DATA SEGMENT →
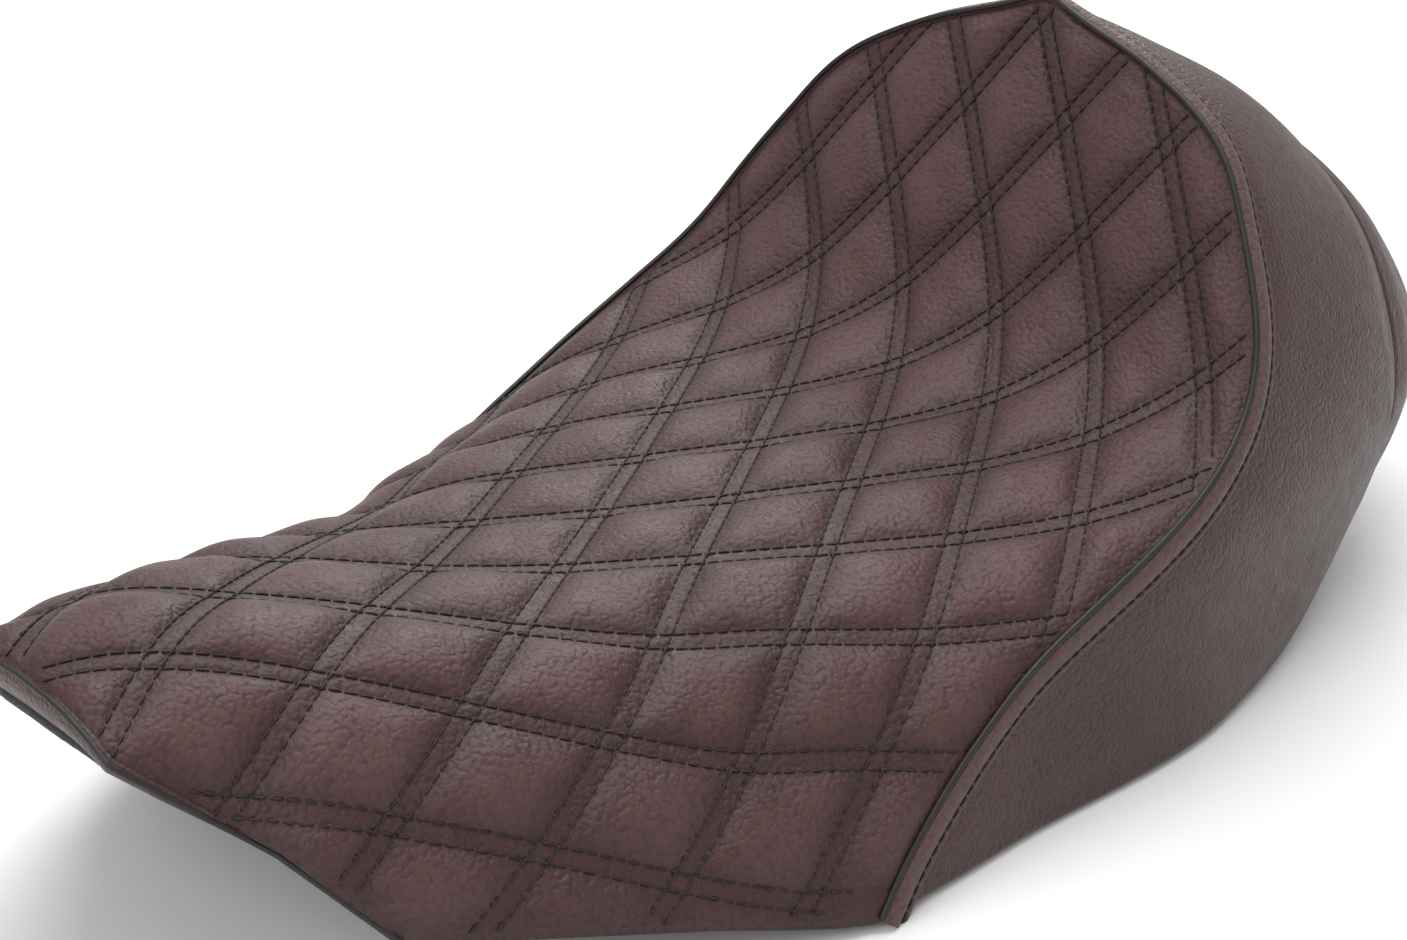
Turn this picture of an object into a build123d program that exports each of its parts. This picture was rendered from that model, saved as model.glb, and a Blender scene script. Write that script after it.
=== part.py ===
from build123d import *
import math
import os

# A solo motorcycle saddle: a quilted top panel that dips for the rider and turns up into a
# back rest, plain side skirts and a rear panel, over moulded foam on a plastic pan.
# +X is forward, +Y is the rider's left, +Z is up.  The origin is under the middle of the
# bounding box, on the surface that the hem stands on.  Millimetres throughout.

# ---------------------------------------------------------------- overall sizes
overall_length = 640.0
overall_width = 338.0       # that the width shares refer to; drawing in the skirt takes some off
overall_height = 232.0

# ---------------------------------------------------------------- layers
cover_thickness = 1.4       # upholstery leather
padding_thickness = 5.0     # soft foam that is quilted to the top panel
layer_gap = 0.25            # glue line between layers
pan_thickness = 4.0
hem_width = 24.0            # leather turned under the pan
welt_stand = 1.8            # how far the welt stands out of the skirt
welt_width = 9.0

# ---------------------------------------------------------------- hardware
strap_thickness = 3.0
tongue_width = 42.0
tongue_leg = 46.0           # leg riveted to the pan
tongue_drop = 13.0          # step down to the hooking leg
tongue_reach = 30.0         # hooking leg that slides under the frame tab
tongue_place = 0.20         # share of the length from the nose to the middle of the leg
bracket_width = 36.0
bracket_leg = 62.0
bracket_step = 9.0
bracket_reach = 34.0
bracket_place = 0.835
screw_hole_radius = 3.3     # clearance for an M6 seat screw
rivet_radius = 2.4
rivet_head_radius = 4.6
rivet_head_height = 1.8
rivet_clearance = 0.15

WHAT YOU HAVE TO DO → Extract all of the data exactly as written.

OUTPUT BELOW →
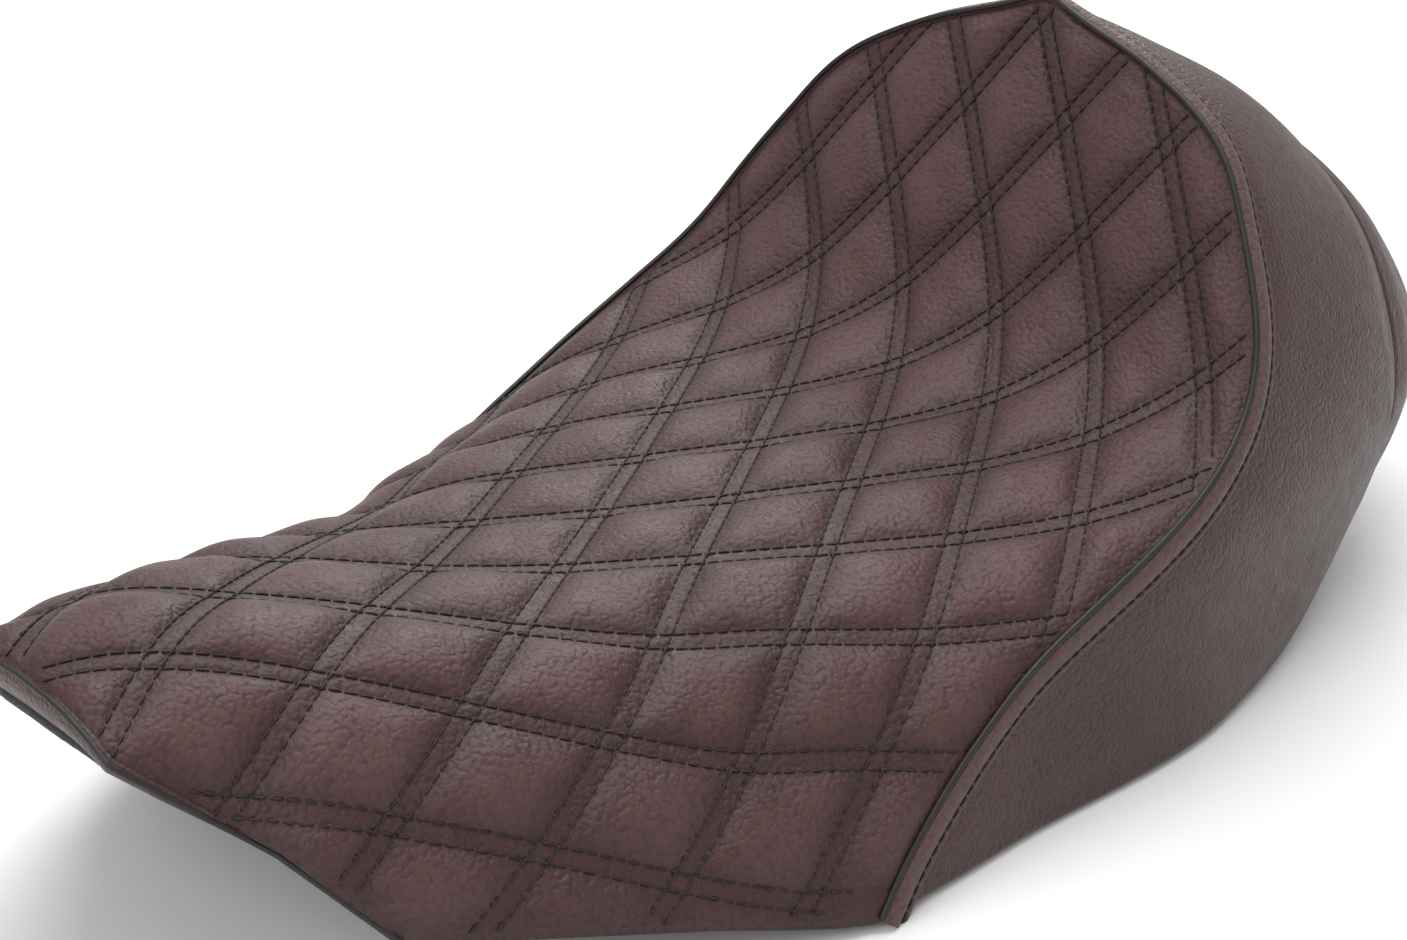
Turn this picture of an object into a build123d program that exports each of its parts. This picture was rendered from that model, saved as model.glb, and a Blender scene script. Write that script after it.
=== part.py ===
from build123d import *
import math
import os

# A solo motorcycle saddle: a quilted top panel that dips for the rider and turns up into a
# back rest, plain side skirts and a rear panel, over moulded foam on a plastic pan.
# +X is forward, +Y is the rider's left, +Z is up.  The origin is under the middle of the
# bounding box, on the surface that the hem stands on.  Millimetres throughout.

# ---------------------------------------------------------------- overall sizes
overall_length = 640.0
overall_width = 338.0       # that the width shares refer to; drawing in the skirt takes some off
overall_height = 232.0

# ---------------------------------------------------------------- layers
cover_thickness = 1.4       # upholstery leather
padding_thickness = 5.0     # soft foam that is quilted to the top panel
layer_gap = 0.25            # glue line between layers
pan_thickness = 4.0
hem_width = 24.0            # leather turned under the pan
welt_stand = 1.8            # how far the welt stands out of the skirt
welt_width = 9.0

# ---------------------------------------------------------------- hardware
strap_thickness = 3.0
tongue_width = 42.0
tongue_leg = 46.0           # leg riveted to the pan
tongue_drop = 13.0          # step down to the hooking leg
tongue_reach = 30.0         # hooking leg that slides under the frame tab
tongue_place = 0.20         # share of the length from the nose to the middle of the leg
bracket_width = 36.0
bracket_leg = 62.0
bracket_step = 9.0
bracket_reach = 34.0
bracket_place = 0.835
screw_hole_radius = 3.3     # clearance for an M6 seat screw
rivet_radius = 2.4
rivet_head_radius = 4.6
rivet_head_height = 1.8
rivet_clearance = 0.15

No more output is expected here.